Impact of Clock Drifts on Active Power Sharing and Frequency Regulation in Distributed-Averaging Secondary Control for Islanded Microgrids

In islanded microgrids (MGs), voltage source inverters (VSIs) can be coupled in parallel to share active power while keeping the frequency at a nominal value. To this end, a hierarchical control framework includes a primary level, commonly based on the droop method, and a secondary level in which several integral policies stand out, among them is the "distributed-averaging" approach. The latter is a policy inspired by cooperative control techniques that has been applied with satisfactory results. In spite of rich literature in distributed averaging, there is no analysis of the impact of clock drifts on its performance.
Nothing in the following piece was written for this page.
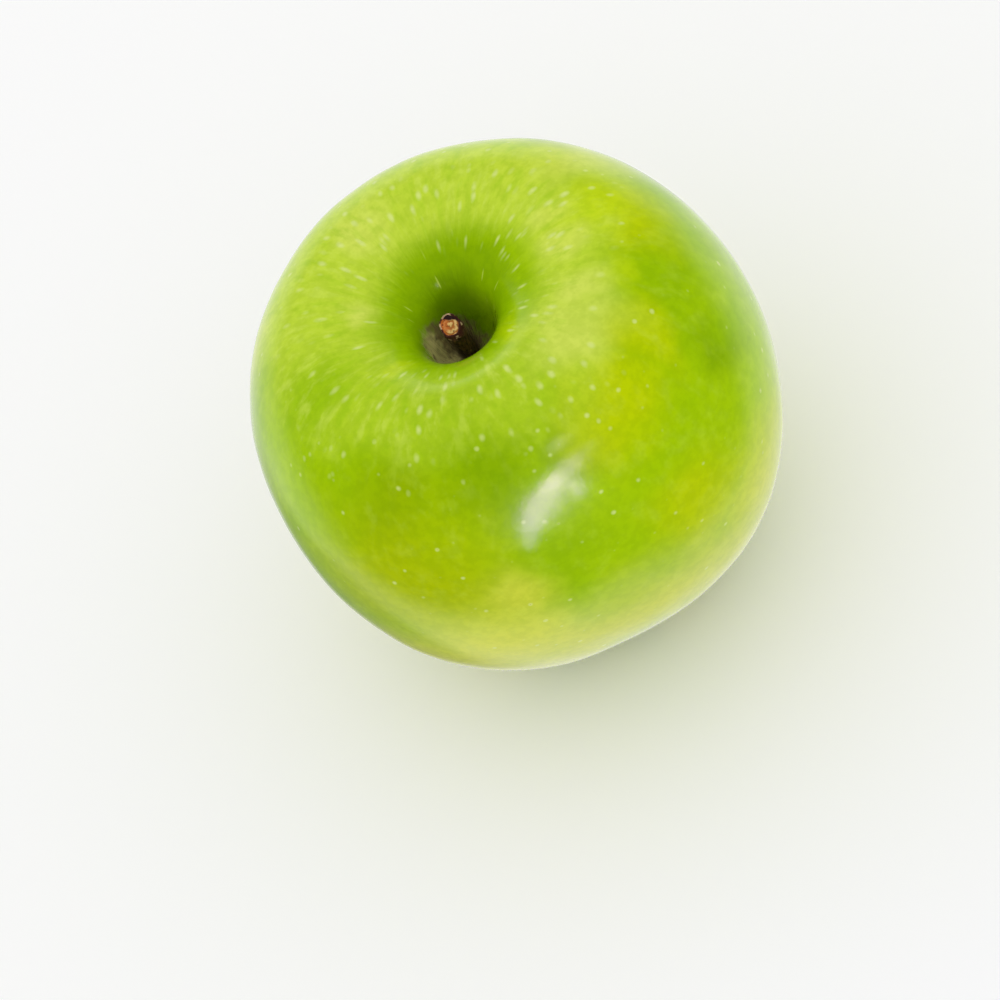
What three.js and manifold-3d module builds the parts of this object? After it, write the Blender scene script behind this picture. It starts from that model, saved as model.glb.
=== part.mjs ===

This paper provides an analysis concerning the effect that local clock drifts have in the operation of VSIs in islanded MGs when the distributed-averaging policy is implemented in conjunction with the droop method. Specifically, the expressions modeled allow to quantify the steady-state values of frequency and active power when the VSIs are subjected to clock drifts. Select simulations have been developed considering a low-scale MG in order to corroborate the theoretical results which show that the clock drifts favor the occurrence of frequency deviations and power sharing errors. These results show several coincidences with those obtained in analogous analyzes performed with other state-of-theart secondary control methods.